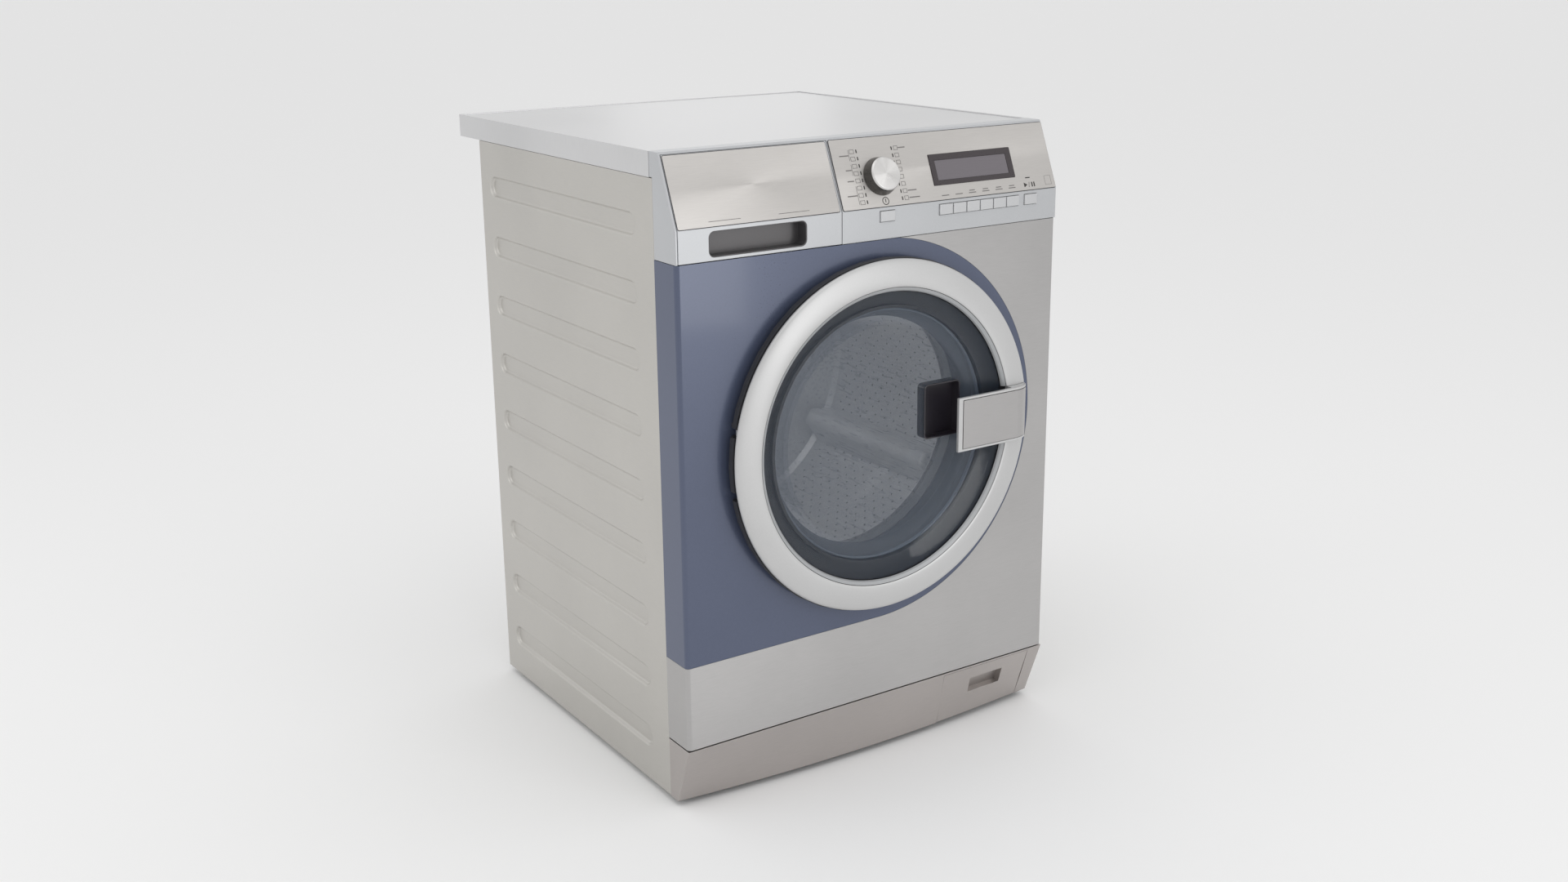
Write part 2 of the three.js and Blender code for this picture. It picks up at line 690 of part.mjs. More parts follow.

...

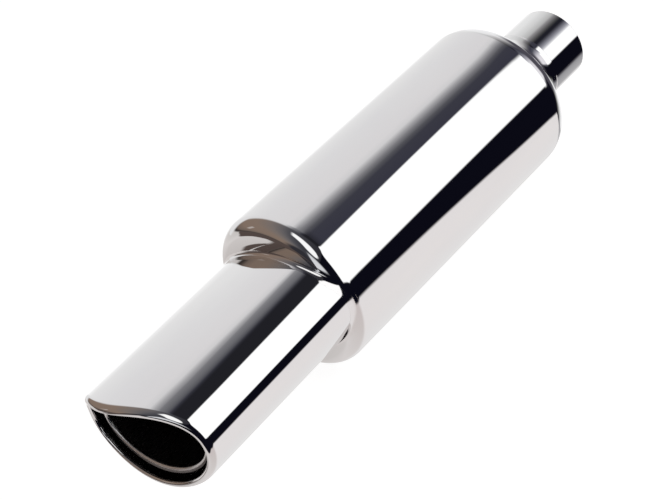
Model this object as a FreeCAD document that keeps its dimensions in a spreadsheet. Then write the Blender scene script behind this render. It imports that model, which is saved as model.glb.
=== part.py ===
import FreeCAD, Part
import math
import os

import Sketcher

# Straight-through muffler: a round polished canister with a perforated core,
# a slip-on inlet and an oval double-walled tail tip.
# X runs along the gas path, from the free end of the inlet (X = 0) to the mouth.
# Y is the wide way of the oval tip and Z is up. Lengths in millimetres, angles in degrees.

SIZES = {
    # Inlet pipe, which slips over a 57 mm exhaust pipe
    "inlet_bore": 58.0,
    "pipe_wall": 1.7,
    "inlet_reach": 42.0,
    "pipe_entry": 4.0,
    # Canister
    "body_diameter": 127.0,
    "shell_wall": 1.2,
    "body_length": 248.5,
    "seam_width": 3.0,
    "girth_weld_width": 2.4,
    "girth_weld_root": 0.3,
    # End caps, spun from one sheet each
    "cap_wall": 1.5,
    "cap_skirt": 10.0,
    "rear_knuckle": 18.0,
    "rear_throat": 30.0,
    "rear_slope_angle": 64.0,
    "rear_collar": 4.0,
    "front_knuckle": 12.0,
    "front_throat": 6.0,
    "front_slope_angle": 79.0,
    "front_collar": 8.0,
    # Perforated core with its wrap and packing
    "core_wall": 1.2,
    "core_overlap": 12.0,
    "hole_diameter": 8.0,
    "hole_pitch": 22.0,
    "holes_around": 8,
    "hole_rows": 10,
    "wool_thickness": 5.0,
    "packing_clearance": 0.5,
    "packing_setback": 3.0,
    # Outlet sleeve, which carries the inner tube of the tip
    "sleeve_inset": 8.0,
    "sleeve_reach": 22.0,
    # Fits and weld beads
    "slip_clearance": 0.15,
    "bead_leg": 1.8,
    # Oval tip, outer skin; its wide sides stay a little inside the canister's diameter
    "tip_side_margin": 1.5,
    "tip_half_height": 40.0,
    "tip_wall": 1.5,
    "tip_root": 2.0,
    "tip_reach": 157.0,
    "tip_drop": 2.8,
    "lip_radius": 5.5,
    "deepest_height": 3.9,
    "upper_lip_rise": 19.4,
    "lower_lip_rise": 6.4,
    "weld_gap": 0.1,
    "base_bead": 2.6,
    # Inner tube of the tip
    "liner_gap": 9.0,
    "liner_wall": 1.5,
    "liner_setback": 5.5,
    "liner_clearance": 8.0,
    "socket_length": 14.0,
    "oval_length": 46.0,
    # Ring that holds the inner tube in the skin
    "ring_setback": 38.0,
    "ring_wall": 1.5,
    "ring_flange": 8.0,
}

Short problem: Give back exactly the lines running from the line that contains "Model this object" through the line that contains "# Y is the wide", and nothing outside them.

Exercise output:
Model this object as a FreeCAD document that keeps its dimensions in a spreadsheet. Then write the Blender scene script behind this render. It imports that model, which is saved as model.glb.
=== part.py ===
import FreeCAD, Part
import math
import os

import Sketcher

# Straight-through muffler: a round polished canister with a perforated core,
# a slip-on inlet and an oval double-walled tail tip.
# X runs along the gas path, from the free end of the inlet (X = 0) to the mouth.
# Y is the wide way of the oval tip and Z is up. Lengths in millimetres, angles in degrees.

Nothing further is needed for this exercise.